Begitu pula Waki’ pernah meriwayatkan dari Hudzaifah. Beliau pernah mengunjungi orang sakit. Lantas beliau melihat-lihat di lengan atas orang sakit tersebut dan mendapati benang. Hudzaifah pun bertanya, “Apa ini?” “Ini adalah sesuatu yang bisa menjagaku dari rasa sakit tersebut”, jawab orang sakit tadi. Lantas Hudzaifah pun memotong benang tadi. Lantas Hudzaifah berkata, “Seandainya engkau mati dalam keadaan engkau masih mengenakan benang ini, aku tidak akan menyolatkanmu” (Fathul Majid, 132).
Lihatlah bagaimana sikap keras para sahabat bagi orang yang mengenakan jimat untuk melindungi dirinya dari sakit, dalam rangka meraih maslahat. Jimat tersebut sampai dipotong, walau tidak diizinkan.

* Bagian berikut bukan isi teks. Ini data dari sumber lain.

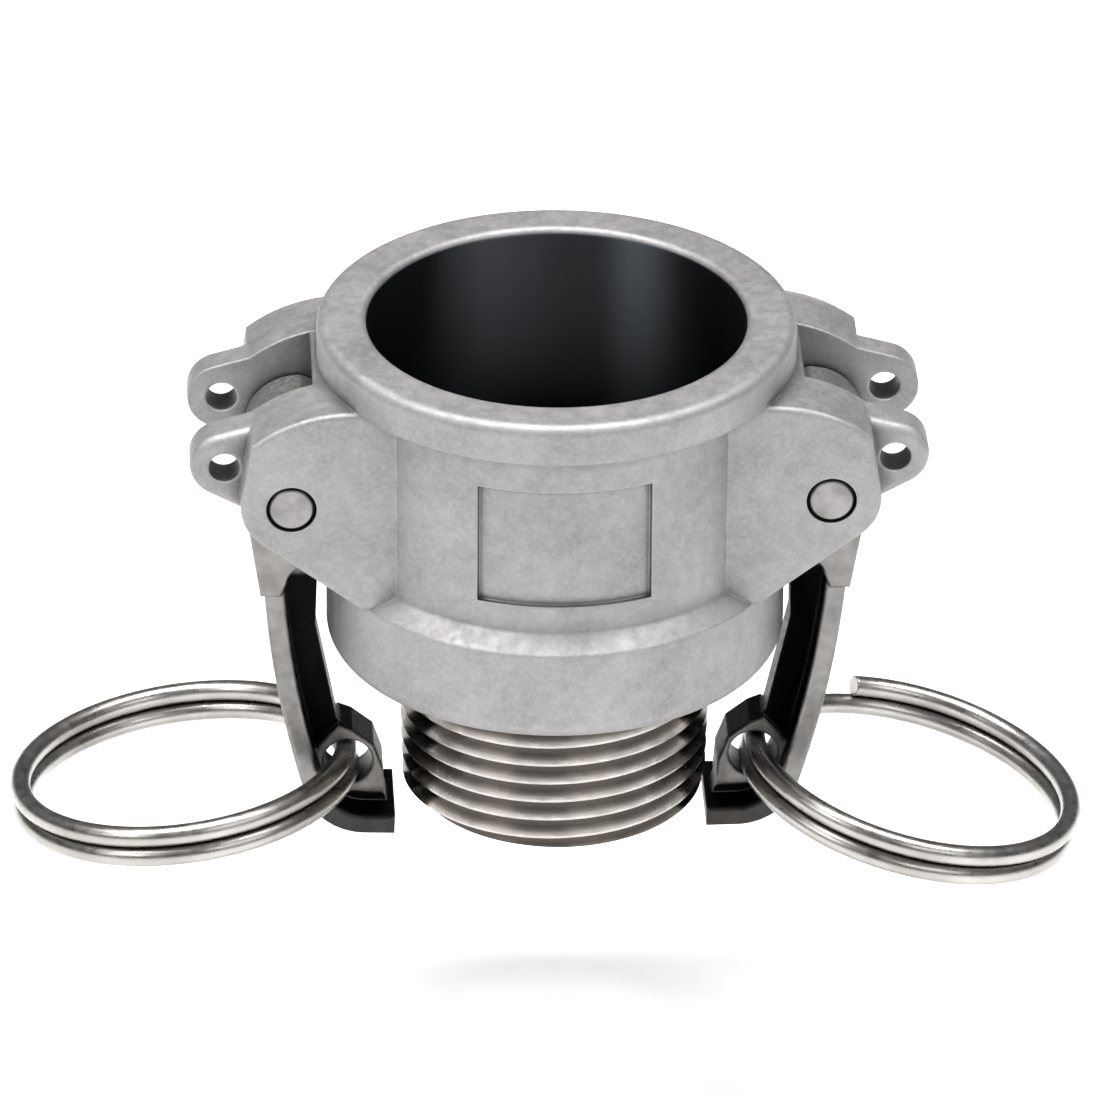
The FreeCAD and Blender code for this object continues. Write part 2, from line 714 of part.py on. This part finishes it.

Dalam penjelasan di atas menunjukkan bahwa seseorang bisa berdalil dengan ayat yang menjelaskan tentang syirik akbar (besar) untuk maksud menjelaskan syirik asghor (kecil) karena kedua-duanya sama-sama syirik (Lihat Fathul Majid, 132).
Orang yang memakai jimat jelas telah terjerumus dalam kesyirikan walau ia menyatakan bahwa jimat atau rajah hanyalah sebagai perantara atau sebab saja. Ia jelas keliru karena mengambil sebab yang tidak diperkenankan dan tidak terbukti secara syariat dituntunkan atau secara eksperimen ilmiah benar-benar terbukti ampuhnya.

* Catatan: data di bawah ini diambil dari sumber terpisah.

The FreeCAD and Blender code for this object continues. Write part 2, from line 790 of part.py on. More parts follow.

Berbeda halnya jika kita sakit, lalu kita meminum obat. Obat ini sudah terbukti secara eksperimen akan keampuhannya. Hal ini jauh berbeda dengan jimat dan rajah.
Penggunaan jimat pastinya tidak ada bukti uji laboratorium atau lewat berbagai eksperimen? Itulah mengapa memakai jimat sebagai perantara atau sebab semata, sedangkan yakin Allah yang beri maslahat dan menolak mudarat (bahaya) tetap masuk dalam kategori syirik.
Banyak dicontohkan seperti dikisahkan dalam beberapa hadis di atas yang menjadikan benang, ikatan atau gelang supaya terhindar dari penyakit atau ‘ain. Itu pun tetap Rasulullah Saw melarang dan menyuruh disingkirkan atau dibuang.
Demikian halnya perlakuan beliau Nabi Saw nantinya pada jimat penglaris dagang, jimat penolak 'ain, jimat benang yang dikenal di kalangan orang jawa dengan ‘benang pawitra’ (untuk melindungi anak dari bahaya), semua akan diperintahkan untuk dibuang dan disingkirkan karena yang memakainya bermaksud mengambil sebab sebagai perantara padahal tidak terbukti secara syariat, juga tidak terbukti secara eksperimen ilmiah.